I found this quote and knew I had to add it to my art journal.  I'm not sure where it got it from, possibly Mark and Angel Hack, who have tons of inspiration on their website.  It's so funny that I never thought this way before.  I now DO notice that when I'm counting my blessings and thanking God and the Universe for things in my life, I feel more grateful - in turn I think LESS about the things I don't have or the things I do have that I wish I actually didn't have (ahem--lupus for example).  

When I sit down and think about every little thing I am thankful for I feel so much better and so darn blessed.  Here are a few...
  • my daughter Isabella
  • my loyal and snuggly dog Mazie who often drives me nuts, but I realize how much love she brings to me
  • my hubby Shane who also drives me nuts but has known me since we were seniors in high school, so we have been through so much together and that adds up to a lot
  • creating art...it has brought me new friends, new visions, tons of joy and even some healing

  • great lifelong friends that I've known since grade school - so so lucky to have them in my life so long
  • my ability to walk around every day, sometimes in pain, but still I can do it while some can't
  • my eyesight - so much beauty to look at every day, like the amazing beach in Destin

Those are just a few but since Thanksgiving is approaching, I want to visit all the great things I do have to be thankful for. I'd love it if you'd share below a couple things you are so grateful for.  It's so uplifting hearing about others gratitude. 







Tuesday, October 28, 2014

The Sight of the Stars Makes Me Dream




Lately I've been feeling the urge to paint the night sky and its sparkly stars.   Not sure why I stopped but a few years ago I painted night scenes a bit more.  The other day I popped open my brand new Dylusions art journal and the first scene became a night sky with a warm, full moon. Then I felt like I had to add the words from the new Coldplay song, "You're a sky full of stars."  I wanted to look up all the lyrics but got sidetracked (of course) as usual.  A day or so went by and I went to listen to my new favorite acoustic/cover band Boyce Avenue while I was painting and the first video from them popped up and it was Coldplay's song.  I actually decided that was a sign and those words needed to be on this painting.  
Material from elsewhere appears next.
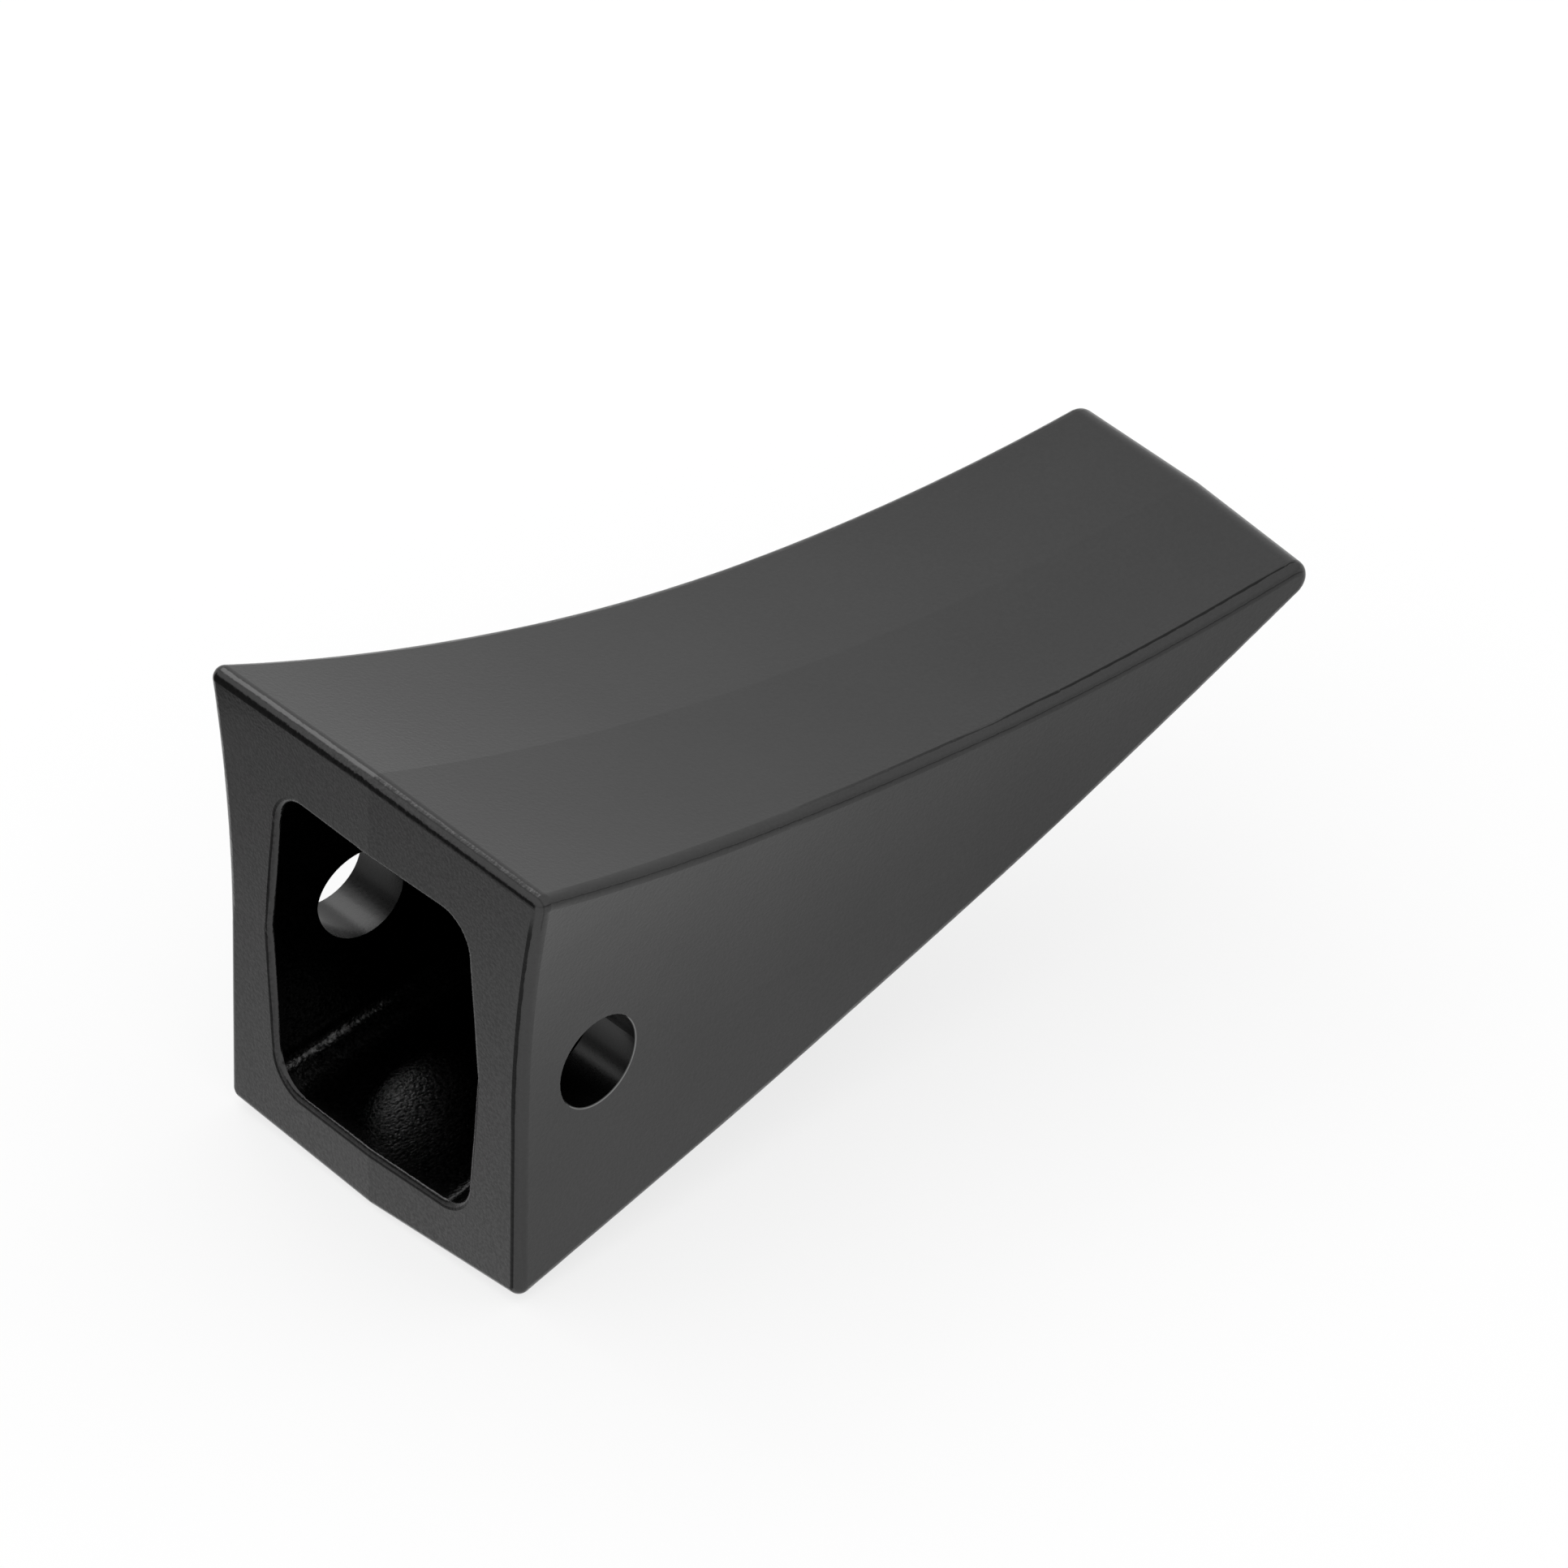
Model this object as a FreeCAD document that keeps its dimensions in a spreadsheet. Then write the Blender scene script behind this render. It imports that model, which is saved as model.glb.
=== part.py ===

Next page in my journal started looking similar and on this I included Van Gogh's quote that fits me to a tee "...I know nothing with any certainty, but the sight of the stars makes me dream."  Ahhhh is all I can say to this one.  Our daughter's middle name is Sky if that tells you anything.

I guess painting and sharing these creations on Instagram were a good thing because a sweet, creative friend of mine in turn requested a commission of a full moon, the night sky, stars and a quote.  Here it is.  I'm really happy with how it turned out.

Does the sky mesmerize you like it does me?  Do you have any favorite, dreamy quotes about the sky, stars or moon?

Wednesday, October 15, 2014

Blessings in Disguise

It's so easy for me to be grateful and count my blessings when things are going well - namely when I'm not having a flare of my lupus.  But I'm now learning and practicing that I have to be grateful even when things aren't exactly going my way.  This is when I REALLY need to count my blessings. 
Over a month ago our dishwasher leaked and ruined part of our wood floor and base cabinets...at first I was pretty upset of course because of the major inconvenience and because of the $1000 deductible we have for insurance.  Still not happy about that because I work VERY part-time.  However, I realized we've wanted new cabinets and a new wood floor for quite a while.  Of course, we wanted to get them when we could afford them and not because of water damage, but looking on the bright side, we are getting some updates to the kitchen.  A few years ago this would have sent me into so much anger and frustration, but this time, I quickly got to the mindset of "what good is coming from this?" ...Well--new cabinets and a new wood floor-yay!  Oh, and practicing acceptance and letting go of things that typically throw me in a tailspin.

"Happiness is a function of accepting what is."

This quote by Werner Erhard often helps me remember how important it is to accept things as they are, even when they aren't what I want at the time.  Typically, like the kitchen, they turn out to be blessings in disguise.  No they don't always come in the form of something physical like kitchen cabinets--they may be a new way of being or living, like enjoying the little things and realizing something that's RIGHT for us is somewhere on the horizon, even if we don't see it right away!  

I'm curious, what "bad" things have happened in your life that have turned out to be blessings in disguise?